When Bob senses it is time, he pours in the milk, and a short time later he stops the mixer.  Dipping flour again from the bin, he spreads it in a thick white blanket onto his work surface.  He removes the bowl from the mixer and scrapes the sticky dough into the flour.  With quick, sweeping motions, he pats the dough gently with his hands and a soft, pliant pillow emerges.  He dips the rim of a plastic water glass into the flour and uses it to cut the pillow into rounds.  He sets these rounds close together on a baking sheet, brushes the tops with melted butter, and puts them in the oven.  Then he stays close at hand.  About twenty minutes later, hot golden biscuits are calling with their scent.
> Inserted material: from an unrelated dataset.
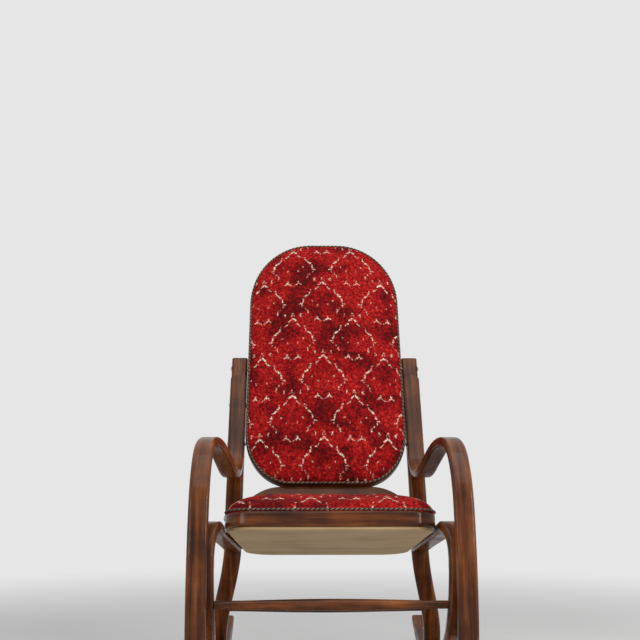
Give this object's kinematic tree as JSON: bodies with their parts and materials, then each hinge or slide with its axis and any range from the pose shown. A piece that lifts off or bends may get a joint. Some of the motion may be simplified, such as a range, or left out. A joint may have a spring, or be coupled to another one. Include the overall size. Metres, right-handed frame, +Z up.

How did Evergreen help you in your career?

Evergreen's interdisciplinary approach gave me a broad education that helped me to think for myself.   

I spent my last year at Evergreen studying with the great Sandra Simon.  I was part of the group contract called The New Non-fiction Prose; Sandra was among the first to recognize the shift in literature to include what we now routinely call creative, literary, or narrative nonfiction.  Her course was a terrific training ground for the craft of writing.  She was a great teacher, an inspiring mentor, and an excellent analyst and editor.   

I well remember the time Sandra cut up one of my essays with scissors and pasted it back together with tape, in an entirely different sequence.  It was better.   

I have done a lot of editing in my career, working directly with authors to help them make revisions, and the basis of my process is the rhetorical analysis I learned from Sandra. 

Charles McCann was president of the college when I attended, and he was a great inspiration to me as well.  I remember being very excited by his speech at the beginning of my first year.  From time to time he would sit in on classes and it was always a pleasure to have him there.  In one of my courses we read Faust, and McCann gave us a lecture on the book and read an excerpt in the original German.  I remember him visiting our writing class, just before I graduated, and we read excerpts from our own work and commented on the things we had learned from Sandra.  McCann praised us, not only for our work, but for our understanding of the process—he commented that it was a big benefit to have already learned about some of our own “road blocks” as someone called them.  That comment stuck with me.  It hadn't occured to me to give myself credit for that.  The piece I read that day was about making bread.  It struck me after I wrote my book, A1 Diner, that the biscuit sequence is a lot like that snippet—that’s one reason I chose the biscuit sequence as my excerpt.    Thank you Sandra, may you rest in peace, and thank you Dr. McCann.